▶ _TASK PROMPT_: Give the listing again in full, exactly as written.

▶ _DATA EXTRACT_:
•••••

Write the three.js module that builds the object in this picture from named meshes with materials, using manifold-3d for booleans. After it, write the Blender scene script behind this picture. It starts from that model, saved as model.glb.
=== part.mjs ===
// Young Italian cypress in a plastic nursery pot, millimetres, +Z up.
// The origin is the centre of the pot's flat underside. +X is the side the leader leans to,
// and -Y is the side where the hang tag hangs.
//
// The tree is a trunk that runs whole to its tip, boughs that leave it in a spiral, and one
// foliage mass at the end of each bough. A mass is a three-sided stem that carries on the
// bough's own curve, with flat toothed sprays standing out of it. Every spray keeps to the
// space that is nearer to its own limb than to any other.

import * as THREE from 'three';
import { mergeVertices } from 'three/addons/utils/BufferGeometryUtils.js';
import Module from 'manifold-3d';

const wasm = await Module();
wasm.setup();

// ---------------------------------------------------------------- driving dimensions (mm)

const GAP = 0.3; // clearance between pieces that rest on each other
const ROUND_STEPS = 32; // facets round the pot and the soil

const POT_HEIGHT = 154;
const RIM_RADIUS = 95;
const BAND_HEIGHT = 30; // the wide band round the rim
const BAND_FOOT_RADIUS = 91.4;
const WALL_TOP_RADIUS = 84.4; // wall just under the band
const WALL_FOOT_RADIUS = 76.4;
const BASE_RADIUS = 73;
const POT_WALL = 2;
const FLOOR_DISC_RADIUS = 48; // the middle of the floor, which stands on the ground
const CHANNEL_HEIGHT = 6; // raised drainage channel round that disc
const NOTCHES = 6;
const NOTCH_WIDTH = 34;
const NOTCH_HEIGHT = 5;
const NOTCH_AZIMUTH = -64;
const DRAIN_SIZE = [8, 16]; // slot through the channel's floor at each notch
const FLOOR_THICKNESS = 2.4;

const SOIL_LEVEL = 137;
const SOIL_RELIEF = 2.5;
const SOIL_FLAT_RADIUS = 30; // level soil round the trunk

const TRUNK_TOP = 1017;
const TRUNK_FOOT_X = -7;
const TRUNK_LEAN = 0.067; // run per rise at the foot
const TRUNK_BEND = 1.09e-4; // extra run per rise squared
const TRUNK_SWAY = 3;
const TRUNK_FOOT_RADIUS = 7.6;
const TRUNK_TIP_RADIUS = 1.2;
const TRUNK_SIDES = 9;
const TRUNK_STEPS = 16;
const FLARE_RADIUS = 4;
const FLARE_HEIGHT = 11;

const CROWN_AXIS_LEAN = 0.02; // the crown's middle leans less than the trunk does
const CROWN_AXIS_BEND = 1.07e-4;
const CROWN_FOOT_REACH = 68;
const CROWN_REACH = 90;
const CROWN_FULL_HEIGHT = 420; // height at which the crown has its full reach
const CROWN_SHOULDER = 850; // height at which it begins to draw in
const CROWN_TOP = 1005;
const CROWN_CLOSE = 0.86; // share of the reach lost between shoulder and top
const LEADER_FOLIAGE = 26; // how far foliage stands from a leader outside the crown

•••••

▶ _CORRECT OUTPUT_:
Write the three.js module that builds the object in this picture from named meshes with materials, using manifold-3d for booleans. After it, write the Blender scene script behind this picture. It starts from that model, saved as model.glb.
=== part.mjs ===
// Young Italian cypress in a plastic nursery pot, millimetres, +Z up.
// The origin is the centre of the pot's flat underside. +X is the side the leader leans to,
// and -Y is the side where the hang tag hangs.
//
// The tree is a trunk that runs whole to its tip, boughs that leave it in a spiral, and one
// foliage mass at the end of each bough. A mass is a three-sided stem that carries on the
// bough's own curve, with flat toothed sprays standing out of it. Every spray keeps to the
// space that is nearer to its own limb than to any other.

import * as THREE from 'three';
import { mergeVertices } from 'three/addons/utils/BufferGeometryUtils.js';
import Module from 'manifold-3d';

const wasm = await Module();
wasm.setup();

// ---------------------------------------------------------------- driving dimensions (mm)

const GAP = 0.3; // clearance between pieces that rest on each other
const ROUND_STEPS = 32; // facets round the pot and the soil

const POT_HEIGHT = 154;
const RIM_RADIUS = 95;
const BAND_HEIGHT = 30; // the wide band round the rim
const BAND_FOOT_RADIUS = 91.4;
const WALL_TOP_RADIUS = 84.4; // wall just under the band
const WALL_FOOT_RADIUS = 76.4;
const BASE_RADIUS = 73;
const POT_WALL = 2;
const FLOOR_DISC_RADIUS = 48; // the middle of the floor, which stands on the ground
const CHANNEL_HEIGHT = 6; // raised drainage channel round that disc
const NOTCHES = 6;
const NOTCH_WIDTH = 34;
const NOTCH_HEIGHT = 5;
const NOTCH_AZIMUTH = -64;
const DRAIN_SIZE = [8, 16]; // slot through the channel's floor at each notch
const FLOOR_THICKNESS = 2.4;

const SOIL_LEVEL = 137;
const SOIL_RELIEF = 2.5;
const SOIL_FLAT_RADIUS = 30; // level soil round the trunk

const TRUNK_TOP = 1017;
const TRUNK_FOOT_X = -7;
const TRUNK_LEAN = 0.067; // run per rise at the foot
const TRUNK_BEND = 1.09e-4; // extra run per rise squared
const TRUNK_SWAY = 3;
const TRUNK_FOOT_RADIUS = 7.6;
const TRUNK_TIP_RADIUS = 1.2;
const TRUNK_SIDES = 9;
const TRUNK_STEPS = 16;
const FLARE_RADIUS = 4;
const FLARE_HEIGHT = 11;

const CROWN_AXIS_LEAN = 0.02; // the crown's middle leans less than the trunk does
const CROWN_AXIS_BEND = 1.07e-4;
const CROWN_FOOT_REACH = 68;
const CROWN_REACH = 90;
const CROWN_FULL_HEIGHT = 420; // height at which the crown has its full reach
const CROWN_SHOULDER = 850; // height at which it begins to draw in
const CROWN_TOP = 1005;
const CROWN_CLOSE = 0.86; // share of the reach lost between shoulder and top
const LEADER_FOLIAGE = 26; // how far foliage stands from a leader outside the crown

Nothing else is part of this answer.